Items listed in a dataset
[START]

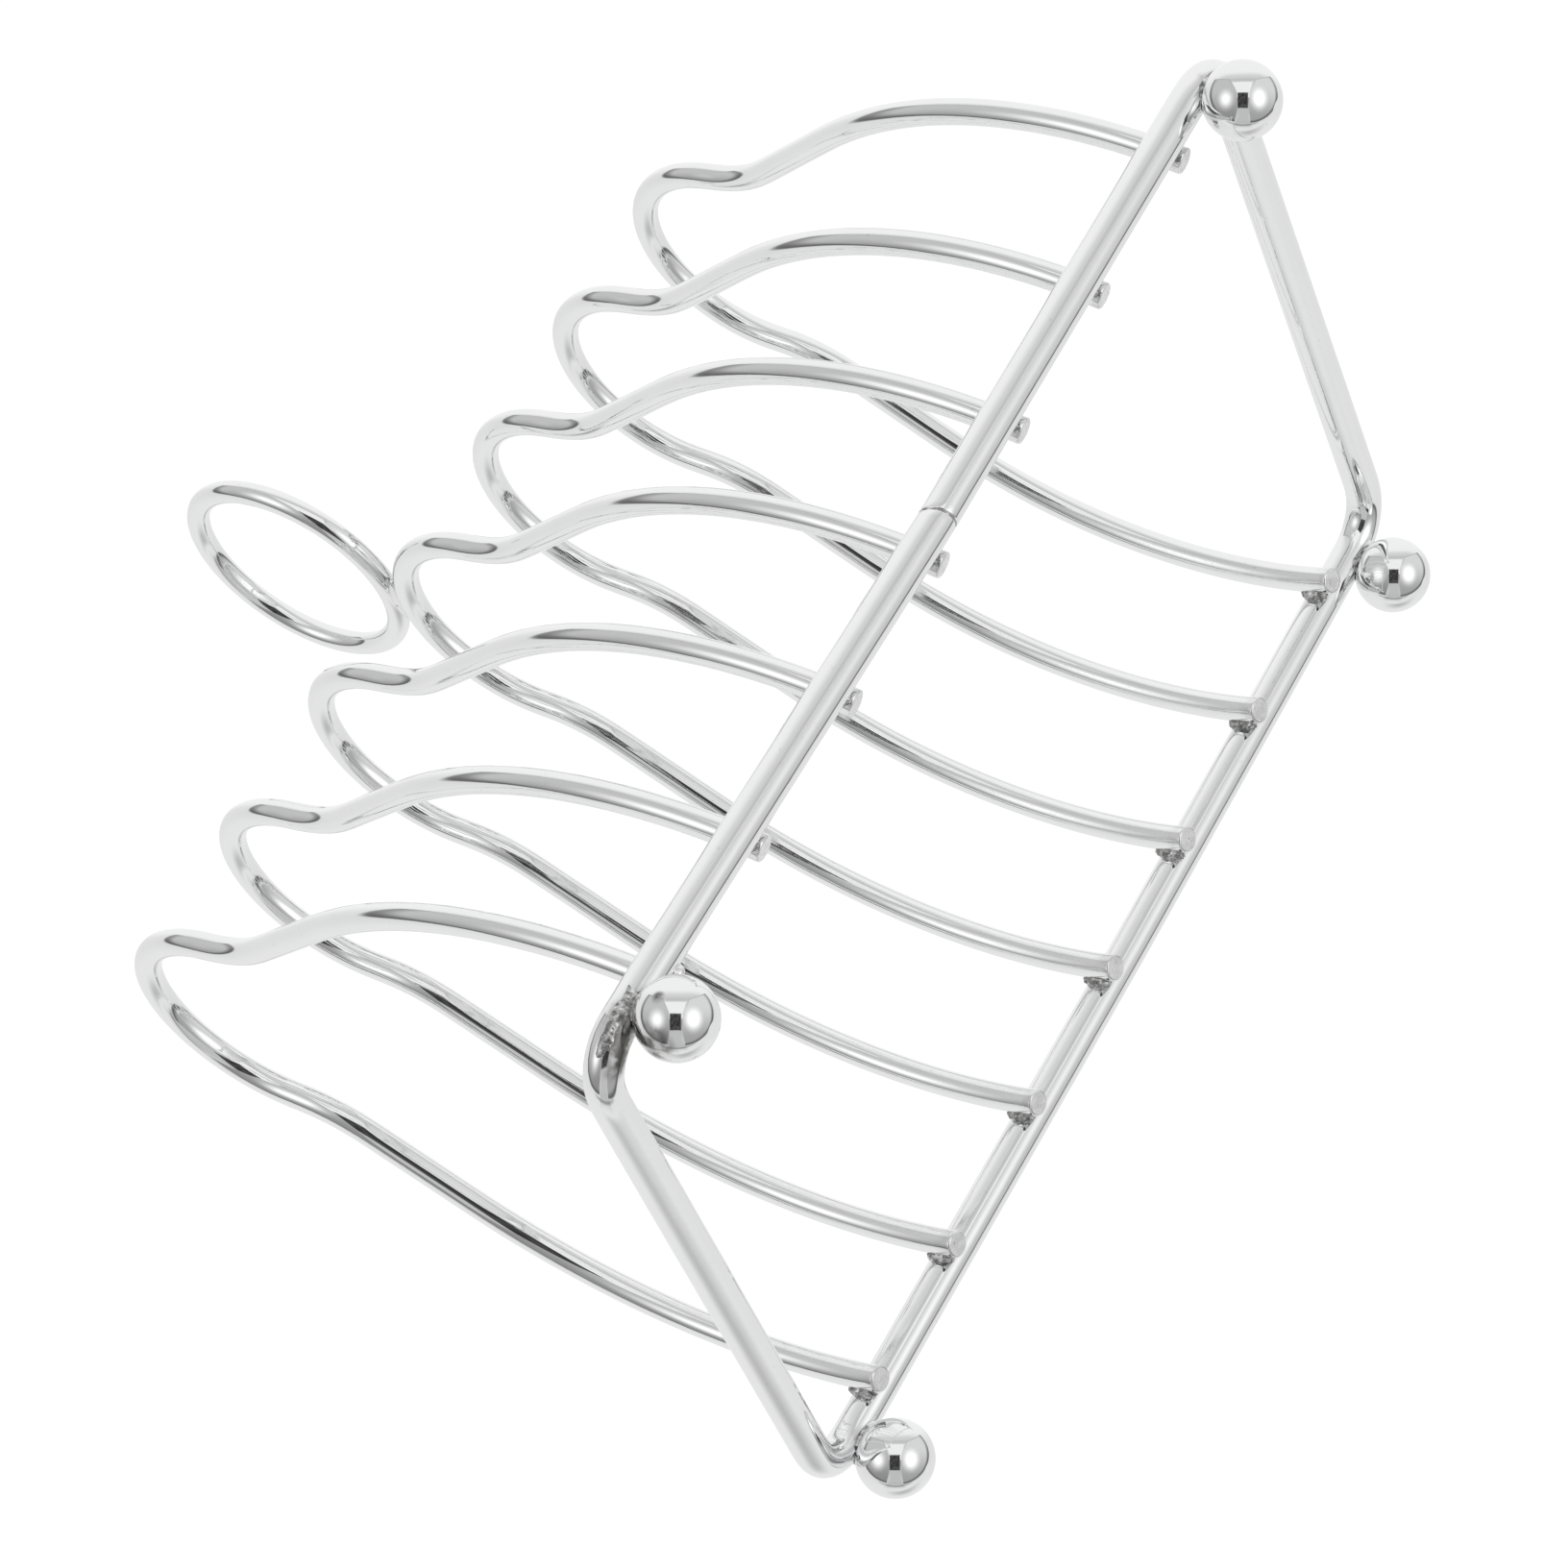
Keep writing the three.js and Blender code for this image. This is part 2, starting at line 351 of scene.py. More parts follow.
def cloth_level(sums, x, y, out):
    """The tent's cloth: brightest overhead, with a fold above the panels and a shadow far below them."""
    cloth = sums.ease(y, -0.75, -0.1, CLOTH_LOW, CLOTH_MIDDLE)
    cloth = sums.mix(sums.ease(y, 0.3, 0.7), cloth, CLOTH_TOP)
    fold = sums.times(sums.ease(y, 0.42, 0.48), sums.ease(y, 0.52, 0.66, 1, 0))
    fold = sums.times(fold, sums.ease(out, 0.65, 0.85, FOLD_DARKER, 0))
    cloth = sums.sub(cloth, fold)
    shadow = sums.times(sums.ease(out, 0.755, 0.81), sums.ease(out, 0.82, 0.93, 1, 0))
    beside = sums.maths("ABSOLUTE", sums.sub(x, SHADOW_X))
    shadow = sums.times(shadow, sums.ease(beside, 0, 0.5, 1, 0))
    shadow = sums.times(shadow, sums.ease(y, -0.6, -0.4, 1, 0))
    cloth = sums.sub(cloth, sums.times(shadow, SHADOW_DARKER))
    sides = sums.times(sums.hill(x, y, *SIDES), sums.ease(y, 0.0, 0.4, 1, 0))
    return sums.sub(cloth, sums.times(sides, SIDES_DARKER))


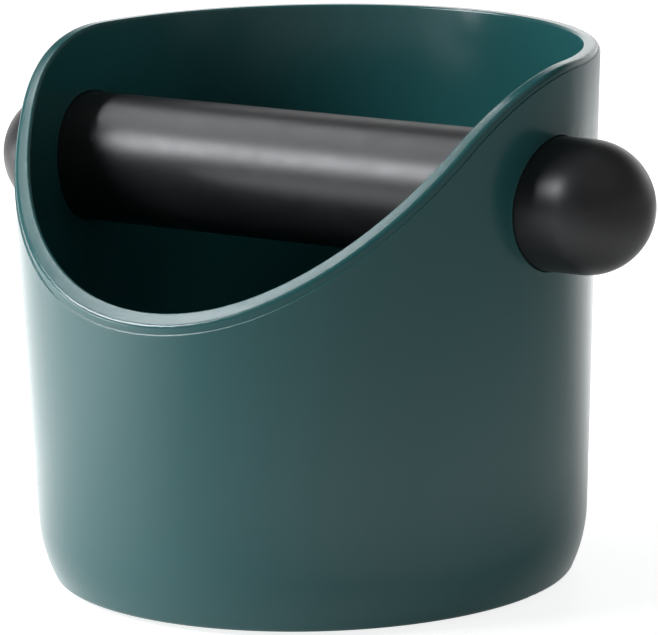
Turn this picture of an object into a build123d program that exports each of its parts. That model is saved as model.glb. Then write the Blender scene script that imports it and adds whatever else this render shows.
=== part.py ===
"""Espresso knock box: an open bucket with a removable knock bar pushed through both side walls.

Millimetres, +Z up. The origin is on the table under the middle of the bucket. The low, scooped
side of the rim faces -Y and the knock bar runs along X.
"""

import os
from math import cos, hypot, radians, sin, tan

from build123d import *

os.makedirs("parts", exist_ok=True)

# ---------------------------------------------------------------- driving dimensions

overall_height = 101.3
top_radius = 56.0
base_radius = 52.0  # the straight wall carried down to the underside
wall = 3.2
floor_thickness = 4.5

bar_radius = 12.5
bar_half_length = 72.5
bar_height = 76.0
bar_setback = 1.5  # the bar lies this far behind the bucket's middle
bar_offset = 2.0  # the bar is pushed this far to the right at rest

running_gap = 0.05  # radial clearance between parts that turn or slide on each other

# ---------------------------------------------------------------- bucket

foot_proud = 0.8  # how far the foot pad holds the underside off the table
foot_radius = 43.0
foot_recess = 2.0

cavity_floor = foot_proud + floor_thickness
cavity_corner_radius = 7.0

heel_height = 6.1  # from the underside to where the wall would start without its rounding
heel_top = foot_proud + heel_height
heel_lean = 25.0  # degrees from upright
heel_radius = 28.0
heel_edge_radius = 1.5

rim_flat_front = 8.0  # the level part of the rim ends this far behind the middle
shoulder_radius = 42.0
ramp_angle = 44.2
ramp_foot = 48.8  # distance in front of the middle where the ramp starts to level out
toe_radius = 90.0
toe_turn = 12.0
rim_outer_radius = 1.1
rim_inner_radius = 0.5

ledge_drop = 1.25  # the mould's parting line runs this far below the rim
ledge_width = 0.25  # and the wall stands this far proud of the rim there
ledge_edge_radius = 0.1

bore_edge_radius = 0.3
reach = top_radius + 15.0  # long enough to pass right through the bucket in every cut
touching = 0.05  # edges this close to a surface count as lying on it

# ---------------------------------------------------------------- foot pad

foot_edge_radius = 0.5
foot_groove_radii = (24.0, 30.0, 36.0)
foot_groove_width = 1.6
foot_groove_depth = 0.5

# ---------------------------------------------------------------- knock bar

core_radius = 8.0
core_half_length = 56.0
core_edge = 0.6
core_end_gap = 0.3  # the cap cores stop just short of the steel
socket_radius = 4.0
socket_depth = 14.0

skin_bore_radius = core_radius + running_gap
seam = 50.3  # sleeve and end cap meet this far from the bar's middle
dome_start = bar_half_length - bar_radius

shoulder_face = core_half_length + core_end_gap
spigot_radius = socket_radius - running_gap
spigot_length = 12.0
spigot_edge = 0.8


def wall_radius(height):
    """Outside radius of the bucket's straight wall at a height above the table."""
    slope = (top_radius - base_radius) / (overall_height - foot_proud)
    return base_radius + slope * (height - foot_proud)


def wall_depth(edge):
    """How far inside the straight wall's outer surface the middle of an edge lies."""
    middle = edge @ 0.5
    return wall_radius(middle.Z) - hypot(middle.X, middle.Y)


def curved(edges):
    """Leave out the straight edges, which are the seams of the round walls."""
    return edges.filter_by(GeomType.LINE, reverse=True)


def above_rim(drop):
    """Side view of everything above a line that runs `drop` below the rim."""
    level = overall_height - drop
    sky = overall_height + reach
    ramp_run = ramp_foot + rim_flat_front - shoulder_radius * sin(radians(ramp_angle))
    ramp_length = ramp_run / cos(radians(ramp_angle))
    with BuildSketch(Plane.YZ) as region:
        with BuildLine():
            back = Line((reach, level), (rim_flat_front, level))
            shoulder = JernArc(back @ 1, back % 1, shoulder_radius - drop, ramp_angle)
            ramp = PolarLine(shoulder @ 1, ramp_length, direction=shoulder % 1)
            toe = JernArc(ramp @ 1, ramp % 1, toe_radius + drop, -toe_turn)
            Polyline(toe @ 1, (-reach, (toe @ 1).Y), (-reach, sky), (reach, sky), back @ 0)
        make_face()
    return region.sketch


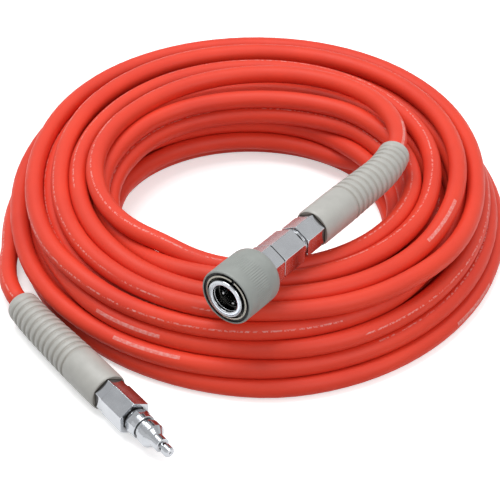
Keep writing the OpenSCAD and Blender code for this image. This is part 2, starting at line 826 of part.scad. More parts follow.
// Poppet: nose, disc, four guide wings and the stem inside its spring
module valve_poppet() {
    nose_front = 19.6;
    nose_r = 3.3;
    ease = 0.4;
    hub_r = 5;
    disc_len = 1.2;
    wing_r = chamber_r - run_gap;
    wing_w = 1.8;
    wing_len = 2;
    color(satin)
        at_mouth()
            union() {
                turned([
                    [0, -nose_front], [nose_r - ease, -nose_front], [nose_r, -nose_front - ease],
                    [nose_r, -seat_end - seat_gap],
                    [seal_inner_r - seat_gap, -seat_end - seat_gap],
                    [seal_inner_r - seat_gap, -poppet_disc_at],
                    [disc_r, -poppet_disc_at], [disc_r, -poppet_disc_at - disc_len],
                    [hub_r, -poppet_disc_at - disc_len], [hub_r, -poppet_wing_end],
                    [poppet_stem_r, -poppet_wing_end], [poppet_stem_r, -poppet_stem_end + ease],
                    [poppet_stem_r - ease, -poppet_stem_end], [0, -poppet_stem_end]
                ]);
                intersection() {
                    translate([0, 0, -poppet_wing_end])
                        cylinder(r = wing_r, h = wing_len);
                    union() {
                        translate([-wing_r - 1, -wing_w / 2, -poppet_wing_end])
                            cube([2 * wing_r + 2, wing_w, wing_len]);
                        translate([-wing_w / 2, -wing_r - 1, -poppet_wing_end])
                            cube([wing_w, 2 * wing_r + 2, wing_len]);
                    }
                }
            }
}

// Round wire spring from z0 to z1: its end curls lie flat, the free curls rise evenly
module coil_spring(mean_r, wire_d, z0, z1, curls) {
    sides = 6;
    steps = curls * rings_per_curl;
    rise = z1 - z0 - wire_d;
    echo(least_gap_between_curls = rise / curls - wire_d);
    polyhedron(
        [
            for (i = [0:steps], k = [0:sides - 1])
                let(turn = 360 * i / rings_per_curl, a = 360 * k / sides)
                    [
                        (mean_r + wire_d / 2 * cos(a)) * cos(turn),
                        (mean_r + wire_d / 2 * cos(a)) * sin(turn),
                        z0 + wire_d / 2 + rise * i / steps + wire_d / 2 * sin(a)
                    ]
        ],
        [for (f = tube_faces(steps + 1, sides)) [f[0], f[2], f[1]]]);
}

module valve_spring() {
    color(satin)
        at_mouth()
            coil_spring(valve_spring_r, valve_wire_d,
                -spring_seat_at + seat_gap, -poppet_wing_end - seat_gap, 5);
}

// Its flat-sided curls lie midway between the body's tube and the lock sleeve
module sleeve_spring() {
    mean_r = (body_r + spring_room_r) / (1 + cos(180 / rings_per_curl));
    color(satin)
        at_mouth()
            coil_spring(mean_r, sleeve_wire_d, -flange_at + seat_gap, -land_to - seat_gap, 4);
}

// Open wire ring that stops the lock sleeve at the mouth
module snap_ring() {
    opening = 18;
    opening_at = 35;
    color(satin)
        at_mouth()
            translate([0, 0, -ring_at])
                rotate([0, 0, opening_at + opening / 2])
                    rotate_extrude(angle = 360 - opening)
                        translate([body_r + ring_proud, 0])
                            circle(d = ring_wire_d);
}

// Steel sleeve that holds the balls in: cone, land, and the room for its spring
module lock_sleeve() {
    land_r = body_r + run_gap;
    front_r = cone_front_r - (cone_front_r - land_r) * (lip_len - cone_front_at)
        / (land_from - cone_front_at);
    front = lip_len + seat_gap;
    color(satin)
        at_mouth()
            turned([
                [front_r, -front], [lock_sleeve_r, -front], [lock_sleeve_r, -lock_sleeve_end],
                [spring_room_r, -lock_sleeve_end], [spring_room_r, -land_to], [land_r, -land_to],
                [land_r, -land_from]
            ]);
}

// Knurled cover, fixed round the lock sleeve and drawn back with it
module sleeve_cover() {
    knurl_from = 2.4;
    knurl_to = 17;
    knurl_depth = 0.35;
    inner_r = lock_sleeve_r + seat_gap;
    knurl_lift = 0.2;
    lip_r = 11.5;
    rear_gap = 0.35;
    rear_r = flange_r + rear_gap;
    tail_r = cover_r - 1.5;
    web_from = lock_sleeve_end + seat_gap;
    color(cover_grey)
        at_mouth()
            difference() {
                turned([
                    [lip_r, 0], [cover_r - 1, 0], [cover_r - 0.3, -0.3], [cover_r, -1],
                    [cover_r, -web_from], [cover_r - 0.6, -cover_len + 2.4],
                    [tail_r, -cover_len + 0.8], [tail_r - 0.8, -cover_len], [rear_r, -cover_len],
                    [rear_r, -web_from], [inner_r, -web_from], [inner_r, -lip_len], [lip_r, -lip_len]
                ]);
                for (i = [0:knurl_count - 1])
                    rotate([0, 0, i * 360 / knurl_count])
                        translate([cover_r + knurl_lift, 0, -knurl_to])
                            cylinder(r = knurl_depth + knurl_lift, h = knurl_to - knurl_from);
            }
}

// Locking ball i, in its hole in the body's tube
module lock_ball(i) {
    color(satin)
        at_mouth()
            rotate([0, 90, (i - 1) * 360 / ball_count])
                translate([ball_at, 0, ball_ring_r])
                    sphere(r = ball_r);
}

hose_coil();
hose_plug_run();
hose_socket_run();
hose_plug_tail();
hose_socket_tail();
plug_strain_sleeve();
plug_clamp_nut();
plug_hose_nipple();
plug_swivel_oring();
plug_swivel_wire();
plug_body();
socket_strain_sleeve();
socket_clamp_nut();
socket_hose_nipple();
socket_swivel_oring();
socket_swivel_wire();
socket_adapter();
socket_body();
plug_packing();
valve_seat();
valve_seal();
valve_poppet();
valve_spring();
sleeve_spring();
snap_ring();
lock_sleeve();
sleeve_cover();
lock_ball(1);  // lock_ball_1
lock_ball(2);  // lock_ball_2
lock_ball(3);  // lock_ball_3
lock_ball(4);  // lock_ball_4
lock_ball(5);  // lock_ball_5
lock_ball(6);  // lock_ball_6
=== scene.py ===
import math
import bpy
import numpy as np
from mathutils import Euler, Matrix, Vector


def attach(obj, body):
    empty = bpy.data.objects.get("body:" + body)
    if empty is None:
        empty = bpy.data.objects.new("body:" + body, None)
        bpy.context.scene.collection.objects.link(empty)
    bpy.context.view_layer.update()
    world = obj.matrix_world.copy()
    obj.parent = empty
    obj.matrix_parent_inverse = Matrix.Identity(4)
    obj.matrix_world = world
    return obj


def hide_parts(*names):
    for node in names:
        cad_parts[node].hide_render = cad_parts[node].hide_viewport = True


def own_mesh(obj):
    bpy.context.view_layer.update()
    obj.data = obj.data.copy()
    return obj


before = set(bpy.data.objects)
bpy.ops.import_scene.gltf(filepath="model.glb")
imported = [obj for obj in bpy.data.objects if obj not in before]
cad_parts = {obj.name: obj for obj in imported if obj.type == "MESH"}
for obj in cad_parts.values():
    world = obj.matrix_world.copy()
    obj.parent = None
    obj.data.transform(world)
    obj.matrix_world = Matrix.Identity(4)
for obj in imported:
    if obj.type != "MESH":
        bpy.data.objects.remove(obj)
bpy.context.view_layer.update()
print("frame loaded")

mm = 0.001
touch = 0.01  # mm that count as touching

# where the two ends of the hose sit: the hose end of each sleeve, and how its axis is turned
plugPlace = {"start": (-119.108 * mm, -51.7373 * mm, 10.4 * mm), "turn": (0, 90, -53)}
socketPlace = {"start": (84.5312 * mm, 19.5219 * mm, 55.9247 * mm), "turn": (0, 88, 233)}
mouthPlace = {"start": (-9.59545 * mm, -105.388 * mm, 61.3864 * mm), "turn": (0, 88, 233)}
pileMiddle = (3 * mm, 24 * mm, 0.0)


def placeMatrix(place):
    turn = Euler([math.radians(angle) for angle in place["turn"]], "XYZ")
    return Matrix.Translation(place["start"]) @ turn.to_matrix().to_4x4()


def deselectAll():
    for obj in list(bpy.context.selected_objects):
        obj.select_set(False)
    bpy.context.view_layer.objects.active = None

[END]

_Task details_
This exercise asks for the lines from the line with "hose_coil();" to the line with "obj.matrix_world = world", both lines included, set down exactly and with nothing else.

_Exercise answer_
hose_coil();
hose_plug_run();
hose_socket_run();
hose_plug_tail();
hose_socket_tail();
plug_strain_sleeve();
plug_clamp_nut();
plug_hose_nipple();
plug_swivel_oring();
plug_swivel_wire();
plug_body();
socket_strain_sleeve();
socket_clamp_nut();
socket_hose_nipple();
socket_swivel_oring();
socket_swivel_wire();
socket_adapter();
socket_body();
plug_packing();
valve_seat();
valve_seal();
valve_poppet();
valve_spring();
sleeve_spring();
snap_ring();
lock_sleeve();
sleeve_cover();
lock_ball(1);  // lock_ball_1
lock_ball(2);  // lock_ball_2
lock_ball(3);  // lock_ball_3
lock_ball(4);  // lock_ball_4
lock_ball(5);  // lock_ball_5
lock_ball(6);  // lock_ball_6
=== scene.py ===
import math
import bpy
import numpy as np
from mathutils import Euler, Matrix, Vector


def attach(obj, body):
    empty = bpy.data.objects.get("body:" + body)
    if empty is None:
        empty = bpy.data.objects.new("body:" + body, None)
        bpy.context.scene.collection.objects.link(empty)
    bpy.context.view_layer.update()
    world = obj.matrix_world.copy()
    obj.parent = empty
    obj.matrix_parent_inverse = Matrix.Identity(4)
    obj.matrix_world = world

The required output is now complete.